Challenge:
Write out, word for word, the first line of the data below and every line after it through the one containing "door, in millimetres.".

Records for the exercise:

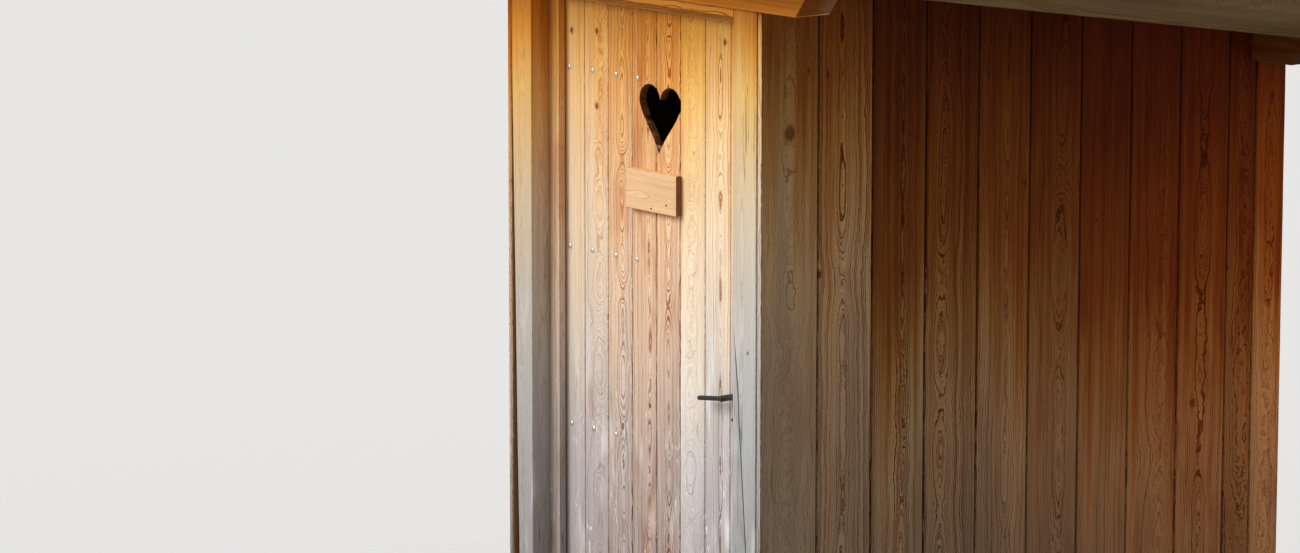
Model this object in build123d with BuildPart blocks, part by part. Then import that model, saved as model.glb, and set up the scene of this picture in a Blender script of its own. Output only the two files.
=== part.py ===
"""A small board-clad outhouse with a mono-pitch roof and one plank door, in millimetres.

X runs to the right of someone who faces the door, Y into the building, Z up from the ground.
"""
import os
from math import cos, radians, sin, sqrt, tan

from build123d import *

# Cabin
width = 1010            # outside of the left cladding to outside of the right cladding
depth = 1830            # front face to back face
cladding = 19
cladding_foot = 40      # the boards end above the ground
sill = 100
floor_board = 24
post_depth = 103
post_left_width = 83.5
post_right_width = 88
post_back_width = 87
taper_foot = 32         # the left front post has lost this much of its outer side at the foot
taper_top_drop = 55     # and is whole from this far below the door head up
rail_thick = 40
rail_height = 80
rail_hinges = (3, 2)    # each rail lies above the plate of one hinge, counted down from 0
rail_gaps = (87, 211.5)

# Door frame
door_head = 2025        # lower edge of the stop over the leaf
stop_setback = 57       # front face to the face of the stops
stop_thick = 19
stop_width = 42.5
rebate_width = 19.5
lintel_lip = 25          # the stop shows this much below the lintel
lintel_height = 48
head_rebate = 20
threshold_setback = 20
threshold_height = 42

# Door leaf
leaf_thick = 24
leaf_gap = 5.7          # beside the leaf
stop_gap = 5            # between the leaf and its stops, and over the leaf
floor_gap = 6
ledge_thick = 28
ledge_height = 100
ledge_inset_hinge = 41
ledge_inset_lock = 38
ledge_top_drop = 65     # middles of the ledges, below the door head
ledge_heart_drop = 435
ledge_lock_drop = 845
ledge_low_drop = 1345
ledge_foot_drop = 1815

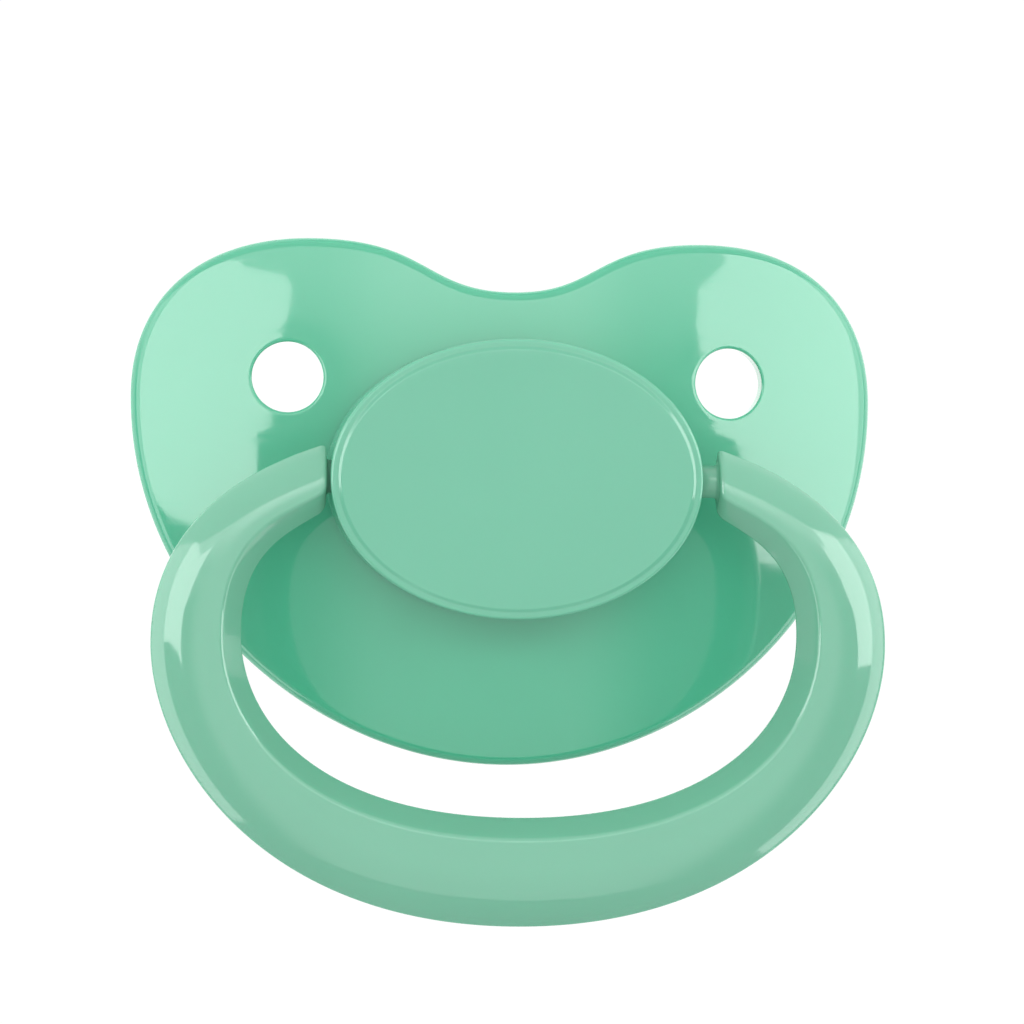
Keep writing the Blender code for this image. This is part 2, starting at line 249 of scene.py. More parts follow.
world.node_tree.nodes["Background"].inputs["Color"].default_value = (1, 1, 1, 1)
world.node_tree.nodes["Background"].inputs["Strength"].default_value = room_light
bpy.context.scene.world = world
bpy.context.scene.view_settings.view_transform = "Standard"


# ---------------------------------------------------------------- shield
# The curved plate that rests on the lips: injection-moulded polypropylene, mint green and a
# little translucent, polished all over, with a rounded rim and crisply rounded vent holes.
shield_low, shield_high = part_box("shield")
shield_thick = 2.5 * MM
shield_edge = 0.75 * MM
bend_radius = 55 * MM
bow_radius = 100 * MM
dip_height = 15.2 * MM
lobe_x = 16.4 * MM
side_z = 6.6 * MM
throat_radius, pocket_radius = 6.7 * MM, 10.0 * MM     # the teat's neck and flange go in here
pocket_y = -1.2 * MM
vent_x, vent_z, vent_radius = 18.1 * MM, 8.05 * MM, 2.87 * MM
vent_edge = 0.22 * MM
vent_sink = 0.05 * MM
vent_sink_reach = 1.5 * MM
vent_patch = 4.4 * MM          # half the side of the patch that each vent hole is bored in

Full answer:
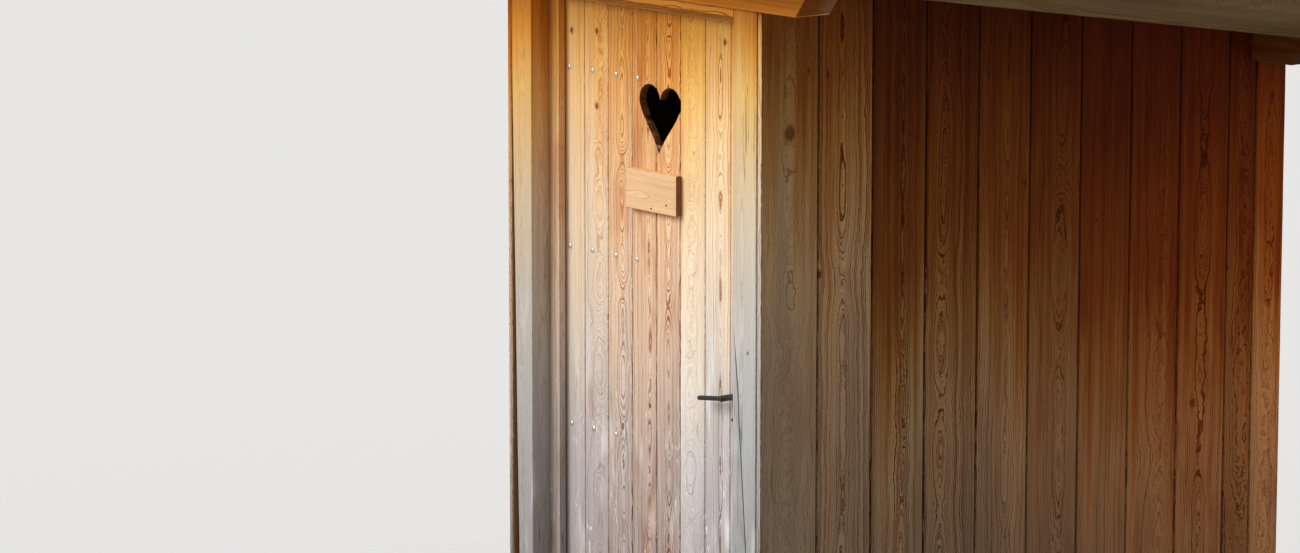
Model this object in build123d with BuildPart blocks, part by part. Then import that model, saved as model.glb, and set up the scene of this picture in a Blender script of its own. Output only the two files.
=== part.py ===
"""A small board-clad outhouse with a mono-pitch roof and one plank door, in millimetres.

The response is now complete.